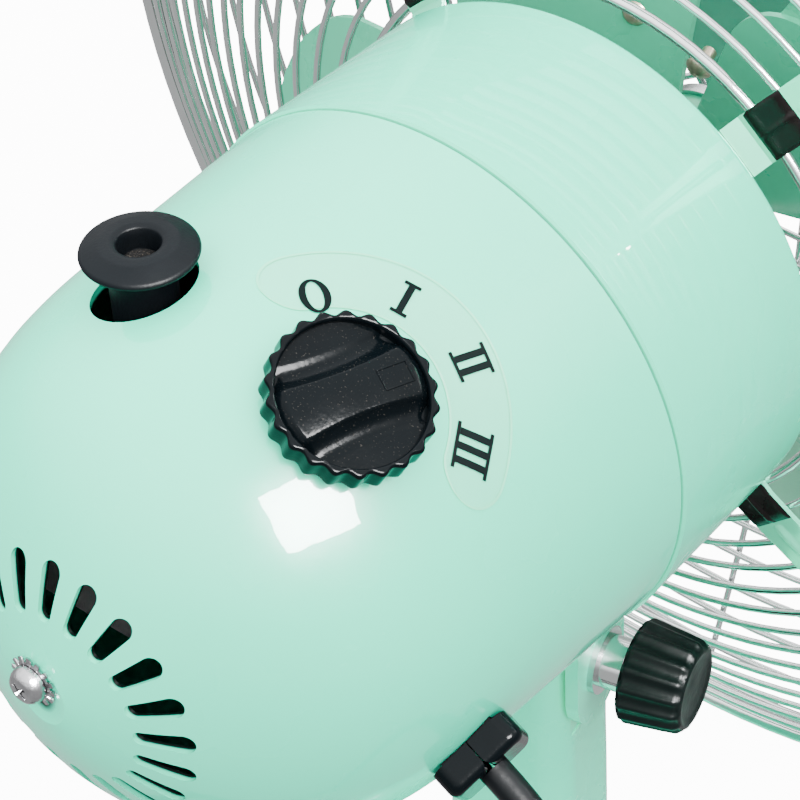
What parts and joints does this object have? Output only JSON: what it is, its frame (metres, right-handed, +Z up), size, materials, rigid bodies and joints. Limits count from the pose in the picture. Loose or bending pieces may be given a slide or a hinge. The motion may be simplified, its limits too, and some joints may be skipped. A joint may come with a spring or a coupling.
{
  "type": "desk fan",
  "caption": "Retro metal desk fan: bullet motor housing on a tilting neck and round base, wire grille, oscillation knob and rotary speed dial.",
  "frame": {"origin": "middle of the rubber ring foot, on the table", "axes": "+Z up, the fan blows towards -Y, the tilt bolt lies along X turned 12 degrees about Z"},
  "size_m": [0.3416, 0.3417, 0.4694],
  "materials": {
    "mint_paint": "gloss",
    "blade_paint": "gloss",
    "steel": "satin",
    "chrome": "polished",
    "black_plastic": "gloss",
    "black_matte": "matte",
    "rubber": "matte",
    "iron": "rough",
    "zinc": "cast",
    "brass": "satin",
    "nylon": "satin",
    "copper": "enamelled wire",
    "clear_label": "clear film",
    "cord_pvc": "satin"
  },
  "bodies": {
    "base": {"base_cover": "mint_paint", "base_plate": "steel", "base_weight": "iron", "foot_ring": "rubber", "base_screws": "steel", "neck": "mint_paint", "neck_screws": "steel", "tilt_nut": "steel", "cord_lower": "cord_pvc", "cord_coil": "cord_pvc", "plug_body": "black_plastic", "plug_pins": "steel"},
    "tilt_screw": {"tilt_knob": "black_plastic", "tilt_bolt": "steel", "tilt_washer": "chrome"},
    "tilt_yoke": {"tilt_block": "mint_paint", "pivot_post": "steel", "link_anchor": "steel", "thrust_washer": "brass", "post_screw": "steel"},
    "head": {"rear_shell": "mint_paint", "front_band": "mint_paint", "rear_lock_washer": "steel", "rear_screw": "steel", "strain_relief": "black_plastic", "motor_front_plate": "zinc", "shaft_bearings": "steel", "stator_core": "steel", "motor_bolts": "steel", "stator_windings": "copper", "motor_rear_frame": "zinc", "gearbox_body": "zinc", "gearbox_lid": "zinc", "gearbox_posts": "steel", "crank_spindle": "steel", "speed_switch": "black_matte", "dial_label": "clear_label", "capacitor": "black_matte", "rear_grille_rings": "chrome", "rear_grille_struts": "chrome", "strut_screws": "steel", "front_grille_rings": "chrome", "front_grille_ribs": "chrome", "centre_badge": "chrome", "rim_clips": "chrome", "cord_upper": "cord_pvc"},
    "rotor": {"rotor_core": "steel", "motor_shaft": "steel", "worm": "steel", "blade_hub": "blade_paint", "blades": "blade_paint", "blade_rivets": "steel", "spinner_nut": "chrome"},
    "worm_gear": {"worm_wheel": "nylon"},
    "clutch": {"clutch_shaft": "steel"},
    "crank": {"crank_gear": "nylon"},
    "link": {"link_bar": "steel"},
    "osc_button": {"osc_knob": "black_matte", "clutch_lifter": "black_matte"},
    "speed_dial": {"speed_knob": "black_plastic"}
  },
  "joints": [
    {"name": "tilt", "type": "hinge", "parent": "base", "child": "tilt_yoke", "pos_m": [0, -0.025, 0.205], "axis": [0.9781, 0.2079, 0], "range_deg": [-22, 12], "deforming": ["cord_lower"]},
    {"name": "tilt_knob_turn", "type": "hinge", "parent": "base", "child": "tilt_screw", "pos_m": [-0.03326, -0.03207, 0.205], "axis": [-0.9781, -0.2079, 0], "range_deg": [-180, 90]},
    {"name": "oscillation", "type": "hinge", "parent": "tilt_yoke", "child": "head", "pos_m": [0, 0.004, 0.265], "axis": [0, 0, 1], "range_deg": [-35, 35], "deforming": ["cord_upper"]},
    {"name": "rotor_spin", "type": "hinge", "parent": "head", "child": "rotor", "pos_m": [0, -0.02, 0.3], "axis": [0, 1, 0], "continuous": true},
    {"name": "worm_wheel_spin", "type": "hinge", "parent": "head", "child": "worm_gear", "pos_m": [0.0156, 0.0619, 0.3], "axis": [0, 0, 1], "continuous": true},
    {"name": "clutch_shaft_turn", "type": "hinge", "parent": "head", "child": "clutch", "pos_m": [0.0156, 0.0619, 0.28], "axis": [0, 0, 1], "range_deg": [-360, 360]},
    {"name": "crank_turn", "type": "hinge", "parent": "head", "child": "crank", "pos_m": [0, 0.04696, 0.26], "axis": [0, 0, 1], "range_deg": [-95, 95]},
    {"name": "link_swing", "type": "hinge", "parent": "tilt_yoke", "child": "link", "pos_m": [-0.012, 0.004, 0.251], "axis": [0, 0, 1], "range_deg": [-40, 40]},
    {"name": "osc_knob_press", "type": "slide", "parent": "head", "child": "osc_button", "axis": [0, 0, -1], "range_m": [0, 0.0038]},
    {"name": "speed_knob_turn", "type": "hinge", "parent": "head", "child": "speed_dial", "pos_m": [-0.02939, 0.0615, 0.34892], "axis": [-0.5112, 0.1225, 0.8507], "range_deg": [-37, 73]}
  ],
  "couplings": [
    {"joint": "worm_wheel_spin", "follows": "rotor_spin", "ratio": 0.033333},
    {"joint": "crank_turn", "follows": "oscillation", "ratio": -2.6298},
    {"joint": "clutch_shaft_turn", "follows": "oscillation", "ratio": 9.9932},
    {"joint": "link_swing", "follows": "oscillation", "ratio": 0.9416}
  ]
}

_____

Stated goal: Take the listing above and write it out again exactly.

Finished answer:
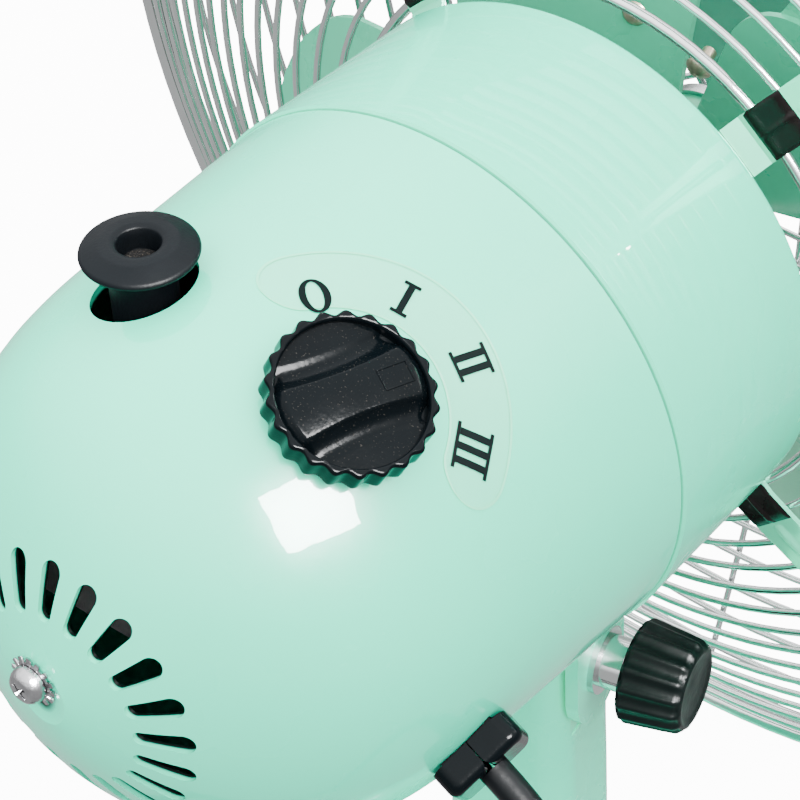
What parts and joints does this object have? Output only JSON: what it is, its frame (metres, right-handed, +Z up), size, materials, rigid bodies and joints. Limits count from the pose in the picture. Loose or bending pieces may be given a slide or a hinge. The motion may be simplified, its limits too, and some joints may be skipped. A joint may come with a spring or a coupling.
{
  "type": "desk fan",
  "caption": "Retro metal desk fan: bullet motor housing on a tilting neck and round base, wire grille, oscillation knob and rotary speed dial.",
  "frame": {"origin": "middle of the rubber ring foot, on the table", "axes": "+Z up, the fan blows towards -Y, the tilt bolt lies along X turned 12 degrees about Z"},
  "size_m": [0.3416, 0.3417, 0.4694],
  "materials": {
    "mint_paint": "gloss",
    "blade_paint": "gloss",
    "steel": "satin",
    "chrome": "polished",
    "black_plastic": "gloss",
    "black_matte": "matte",
    "rubber": "matte",
    "iron": "rough",
    "zinc": "cast",
    "brass": "satin",
    "nylon": "satin",
    "copper": "enamelled wire",
    "clear_label": "clear film",
    "cord_pvc": "satin"
  },
  "bodies": {
    "base": {"base_cover": "mint_paint", "base_plate": "steel", "base_weight": "iron", "foot_ring": "rubber", "base_screws": "steel", "neck": "mint_paint", "neck_screws": "steel", "tilt_nut": "steel", "cord_lower": "cord_pvc", "cord_coil": "cord_pvc", "plug_body": "black_plastic", "plug_pins": "steel"},
    "tilt_screw": {"tilt_knob": "black_plastic", "tilt_bolt": "steel", "tilt_washer": "chrome"},
    "tilt_yoke": {"tilt_block": "mint_paint", "pivot_post": "steel", "link_anchor": "steel", "thrust_washer": "brass", "post_screw": "steel"},
    "head": {"rear_shell": "mint_paint", "front_band": "mint_paint", "rear_lock_washer": "steel", "rear_screw": "steel", "strain_relief": "black_plastic", "motor_front_plate": "zinc", "shaft_bearings": "steel", "stator_core": "steel", "motor_bolts": "steel", "stator_windings": "copper", "motor_rear_frame": "zinc", "gearbox_body": "zinc", "gearbox_lid": "zinc", "gearbox_posts": "steel", "crank_spindle": "steel", "speed_switch": "black_matte", "dial_label": "clear_label", "capacitor": "black_matte", "rear_grille_rings": "chrome", "rear_grille_struts": "chrome", "strut_screws": "steel", "front_grille_rings": "chrome", "front_grille_ribs": "chrome", "centre_badge": "chrome", "rim_clips": "chrome", "cord_upper": "cord_pvc"},
    "rotor": {"rotor_core": "steel", "motor_shaft": "steel", "worm": "steel", "blade_hub": "blade_paint", "blades": "blade_paint", "blade_rivets": "steel", "spinner_nut": "chrome"},
    "worm_gear": {"worm_wheel": "nylon"},
    "clutch": {"clutch_shaft": "steel"},
    "crank": {"crank_gear": "nylon"},
    "link": {"link_bar": "steel"},
    "osc_button": {"osc_knob": "black_matte", "clutch_lifter": "black_matte"},
    "speed_dial": {"speed_knob": "black_plastic"}
  },
  "joints": [
    {"name": "tilt", "type": "hinge", "parent": "base", "child": "tilt_yoke", "pos_m": [0, -0.025, 0.205], "axis": [0.9781, 0.2079, 0], "range_deg": [-22, 12], "deforming": ["cord_lower"]},
    {"name": "tilt_knob_turn", "type": "hinge", "parent": "base", "child": "tilt_screw", "pos_m": [-0.03326, -0.03207, 0.205], "axis": [-0.9781, -0.2079, 0], "range_deg": [-180, 90]},
    {"name": "oscillation", "type": "hinge", "parent": "tilt_yoke", "child": "head", "pos_m": [0, 0.004, 0.265], "axis": [0, 0, 1], "range_deg": [-35, 35], "deforming": ["cord_upper"]},
    {"name": "rotor_spin", "type": "hinge", "parent": "head", "child": "rotor", "pos_m": [0, -0.02, 0.3], "axis": [0, 1, 0], "continuous": true},
    {"name": "worm_wheel_spin", "type": "hinge", "parent": "head", "child": "worm_gear", "pos_m": [0.0156, 0.0619, 0.3], "axis": [0, 0, 1], "continuous": true},
    {"name": "clutch_shaft_turn", "type": "hinge", "parent": "head", "child": "clutch", "pos_m": [0.0156, 0.0619, 0.28], "axis": [0, 0, 1], "range_deg": [-360, 360]},
    {"name": "crank_turn", "type": "hinge", "parent": "head", "child": "crank", "pos_m": [0, 0.04696, 0.26], "axis": [0, 0, 1], "range_deg": [-95, 95]},
    {"name": "link_swing", "type": "hinge", "parent": "tilt_yoke", "child": "link", "pos_m": [-0.012, 0.004, 0.251], "axis": [0, 0, 1], "range_deg": [-40, 40]},
    {"name": "osc_knob_press", "type": "slide", "parent": "head", "child": "osc_button", "axis": [0, 0, -1], "range_m": [0, 0.0038]},
    {"name": "speed_knob_turn", "type": "hinge", "parent": "head", "child": "speed_dial", "pos_m": [-0.02939, 0.0615, 0.34892], "axis": [-0.5112, 0.1225, 0.8507], "range_deg": [-37, 73]}
  ],
  "couplings": [
    {"joint": "worm_wheel_spin", "follows": "rotor_spin", "ratio": 0.033333},
    {"joint": "crank_turn", "follows": "oscillation", "ratio": -2.6298},
    {"joint": "clutch_shaft_turn", "follows": "oscillation", "ratio": 9.9932},
    {"joint": "link_swing", "follows": "oscillation", "ratio": 0.9416}
  ]
}